The first two will make authoring more efficient but won’t expand AGXO’s presentation quality very much. Better user experience will help. This is something that many of my Frederick Douglass AGXO beta testers critiqued.

Maybe Esri can give me access to the new release in time for use on this project.

Can’t live without (someone else’s) ArcGIS Server

I’ve paid close attention to Esri’s promotion of their “GIS for everyone” resources at ArcGIS.com.  Just go there, Esri says, and create your own maps by “mashing up” satellite imagery, street or topographic basemaps, census data, environmental data.  And add your own lines, polygons, markers, and labels.

That works if you can don’t mind using everyone else’s data but your own.

So far, if you want to create maps on ArcGIS.com with your own data, you have to own ArcGIS Server.  Or borrow one.  Then publish your data as map services on ArcGIS Server.

You can’t upload your own data to ArcGIS.com from Excel, or as Esri shapefiles, or as Esri layer packages, and add them to your “Map for Everyone” at ArcGIS.com.  You can post those data files,  and others can download them to display in desktop map viewers.  But that’s not what we’re talking about here.

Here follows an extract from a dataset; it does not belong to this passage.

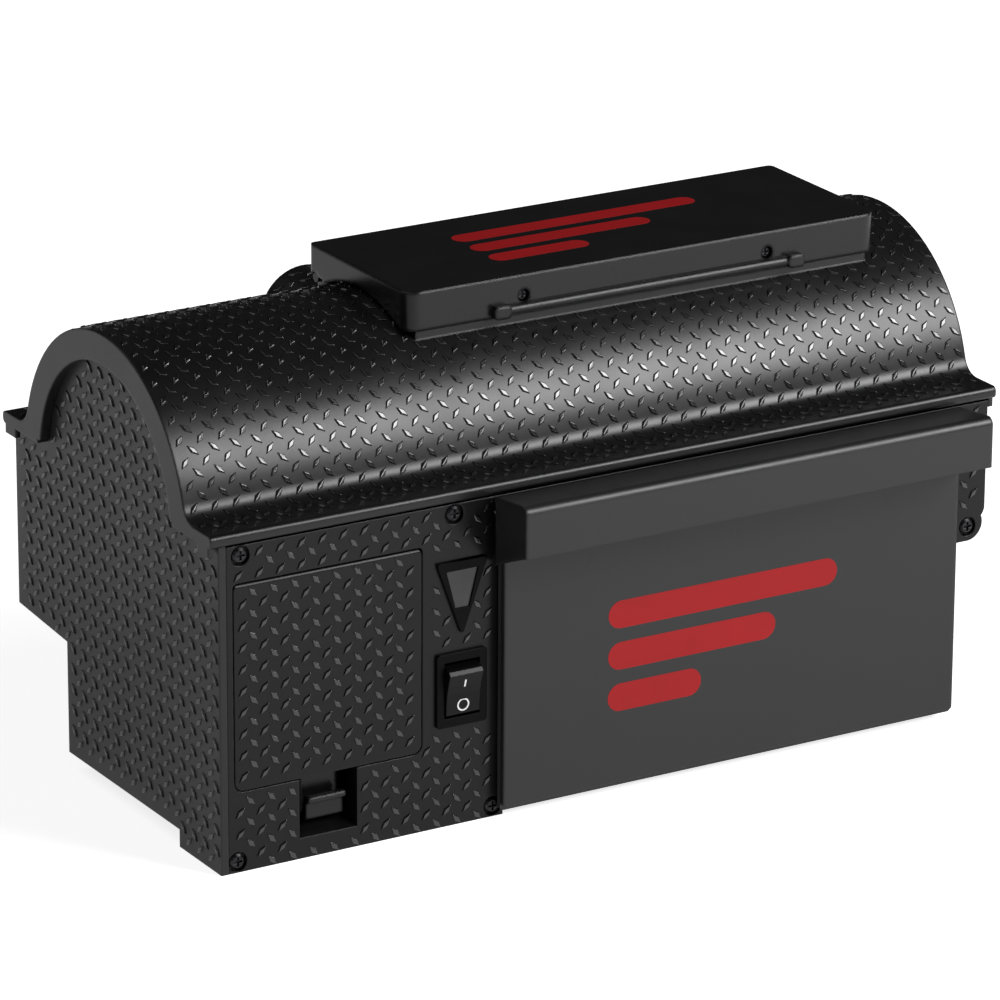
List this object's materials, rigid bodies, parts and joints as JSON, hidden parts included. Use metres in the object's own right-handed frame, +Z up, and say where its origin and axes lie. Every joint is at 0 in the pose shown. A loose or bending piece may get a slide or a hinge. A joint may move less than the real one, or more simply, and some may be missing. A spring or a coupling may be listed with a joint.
{
  "type": "bait station",
  "caption": "Electronic rodent bait station: barrel-topped black box with a hinged bait lid, turning chamber, entry stairs, battery door, rocker switch and pull-out drawer.",
  "frame": {"origin": "centre of the bounding box on the floor plane, under the housing", "axes": "+X along the length to the right as seen from the front, +Y towards the back, +Z up; the drawer and battery door face -Y"},
  "size_m": [0.2476, 0.137, 0.1405],
  "materials": {
    "housing_plastic": "moulded black ABS, satin, diamond-tread relief",
    "smooth_black": "moulded black ABS, fine satin",
    "inner_plastic": "plain moulded black plastic",
    "chamber_plastic": "light grey insulating plastic",
    "black_steel": "black oxide",
    "foot_rubber": "matte",
    "smoked_lens": "smoked, satin",
    "led_red": "clear red epoxy",
    "switch_black": "nylon, slight sheen",
    "button_red": "nylon",
    "brass_parts": "bright",
    "board_green": "solder mask",
    "chip_black": "moulded",
    "coil_yellow": "taped winding and ferrite",
    "capacitor_blue": "shrink sleeve",
    "cell_jacket": "printed jacket, plain",
    "plated_steel": "nickel plated",
    "gear_nylon": "natural nylon",
    "bait_cup_red": "glossy"
  },
  "bodies": {
    "housing": {"base_housing": "housing_plastic", "front_panel": "housing_plastic", "top_cover": "housing_plastic", "entry_stairs": "inner_plastic", "chamber_frame": "inner_plastic", "front_screws": "black_steel", "cover_screws": "black_steel", "rubber_feet": "foot_rubber", "indicator_frame": "switch_black", "indicator_lens": "smoked_lens", "indicator_led": "led_red", "switch_body": "switch_black", "switch_terminals": "brass_parts", "circuit_board": "board_green", "board_parts": "chip_black", "hv_transformer": "coil_yellow", "hv_capacitor": "capacitor_blue", "dc_jack": "switch_black", "battery_case": "inner_plastic", "battery_cells": "cell_jacket", "battery_springs": "plated_steel", "battery_contacts": "plated_steel", "gear_motor": "plated_steel", "idler_pin": "plated_steel", "chamber_bushes": "brass_parts", "brush_holder": "inner_plastic", "contact_brushes": "brass_parts", "lid_switch": "switch_black", "drawer_switch": "switch_black"},
    "rocker": {"switch_rocker": "switch_black"},
    "battery_door": {"battery_door": "housing_plastic", "door_contacts": "plated_steel"},
    "battery_latch": {"battery_latch": "smooth_black"},
    "chamber": {"chamber_trough": "chamber_plastic", "chamber_gear": "gear_nylon", "electrode_plates": "plated_steel", "bait_cup": "bait_cup_red", "slip_rings": "brass_parts"},
    "idler": {"idler_gear": "gear_nylon"},
    "pinion": {"motor_pinion": "gear_nylon"},
    "lid": {"bait_lid": "smooth_black", "lid_liner": "chamber_plastic", "lid_pull": "smooth_black", "lid_screws": "black_steel", "lid_hinge_pins": "plated_steel"},
    "lid_button": {"lid_switch_plunger": "button_red"},
    "drawer": {"drawer_tray": "smooth_black", "drawer_front": "smooth_black", "drawer_screws": "black_steel"},
    "drawer_button": {"drawer_switch_plunger": "button_red"}
  },
  "joints": [
    {"name": "lid_hinge", "type": "hinge", "parent": "housing", "child": "lid", "pos_m": [0.0302, 0.0328, 0.1315], "axis": [-1, 0, 0], "range_deg": [0, 100]},
    {"name": "drawer_slide", "type": "slide", "parent": "housing", "child": "drawer", "axis": [0, -1, 0], "range_m": [0, 0.08]},
    {"name": "rocker_tilt", "type": "hinge", "parent": "housing", "child": "rocker", "pos_m": [-0.0478, -0.047, 0.0394], "axis": [-1, 0, 0], "range_deg": [0, 20]},
    {"name": "battery_door_swing", "type": "hinge", "parent": "housing", "child": "battery_door", "pos_m": [-0.0881, -0.0488, 0.0798], "axis": [-1, 0, 0], "range_deg": [0, 75]},
    {"name": "battery_latch_flex", "type": "hinge", "parent": "battery_door", "child": "battery_latch", "pos_m": [-0.08845, -0.044, 0.022], "axis": [1, 0, 0], "range_deg": [0, 8], "stiffness_Nm_per_rad": 0.05},
    {"name": "chamber_turn", "type": "hinge", "parent": "housing", "child": "chamber", "pos_m": [0.0272, 0.0085, 0.107], "axis": [1, 0, 0], "continuous": true},
    {"name": "idler_turn", "type": "hinge", "parent": "housing", "child": "idler", "pos_m": [-0.0473, -0.01907, 0.10214], "axis": [1, 0, 0], "continuous": true},
    {"name": "pinion_turn", "type": "hinge", "parent": "housing", "child": "pinion", "pos_m": [-0.0473, -0.02102, 0.08827], "axis": [1, 0, 0], "continuous": true},
    {"name": "lid_button_rise", "type": "slide", "parent": "housing", "child": "lid_button", "axis": [0, 0, 1], "range_m": [0, 0.0015]},
    {"name": "drawer_button_rise", "type": "slide", "parent": "housing", "child": "drawer_button", "axis": [0, -1, 0], "range_m": [0, 0.0015]}
  ],
  "couplings": [
    {"joint": "idler_turn", "follows": "chamber_turn", "ratio": -2.5},
    {"joint": "pinion_turn", "follows": "chamber_turn", "ratio": 3.3333},
    {"joint": "lid_button_rise", "follows": "lid_hinge", "m_per_rad": 0.00085},
    {"joint": "drawer_button_rise", "follows": "drawer_slide", "ratio": 0.018}
  ]
}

Thanks to Dr. Jack Ma at Univ. of Maryland, I still have access to their ArcGIS Server after graduating from the MPS GIS program.  (Jack gets a little payback – and occasional class presentation from me.)  Here’s the REST directory:
http://129.2.24.163/ServerMPSArcGIS/rest/services

Two ArcGIS Servers are better than one.  Especially when Server #1 has limited tech support.

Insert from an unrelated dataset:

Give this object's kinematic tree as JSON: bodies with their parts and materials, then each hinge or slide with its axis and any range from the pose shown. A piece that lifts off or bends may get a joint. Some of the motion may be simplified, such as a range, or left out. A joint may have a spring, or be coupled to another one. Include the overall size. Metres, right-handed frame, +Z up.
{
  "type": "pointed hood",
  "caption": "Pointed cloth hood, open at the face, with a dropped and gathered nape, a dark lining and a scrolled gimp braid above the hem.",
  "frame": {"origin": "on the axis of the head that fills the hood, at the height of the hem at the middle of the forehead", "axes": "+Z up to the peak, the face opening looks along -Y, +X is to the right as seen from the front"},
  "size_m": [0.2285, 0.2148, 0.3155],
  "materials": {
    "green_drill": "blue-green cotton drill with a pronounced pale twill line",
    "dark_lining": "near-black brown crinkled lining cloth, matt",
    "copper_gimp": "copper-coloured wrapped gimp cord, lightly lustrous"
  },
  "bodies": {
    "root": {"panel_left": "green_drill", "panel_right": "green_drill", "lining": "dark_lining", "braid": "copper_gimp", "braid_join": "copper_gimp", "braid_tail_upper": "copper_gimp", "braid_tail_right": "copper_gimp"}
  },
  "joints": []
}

While working the past six months for the City of Philadelphia GIS Director, I also connected with Maurie Kelly, director of the PASDA geodata portal at Penn State.  I’m grateful to Maurie for providing map service publishing support for Choptank River Heritage geospatial data.  (Maurie’s generous logic is:  Choptank flows into Chesapeake … Susquehanna flows thru PA into Chesapeake … So, yeah, let’s host it on PASDA.)  Here’s the REST directory:
http://146.186.163.133/arcgis/rest/services/ChoptankRiverHeritage/MapServer/

Once you have map services published on ArcGIS Server, wow, there’s so much you can do:  ArcGIS.com mashups, AGXO map presentations, Flex map viewer from my own web site, data downloads, geoportal, geoprocessing services.  Even output KML for Google-based services.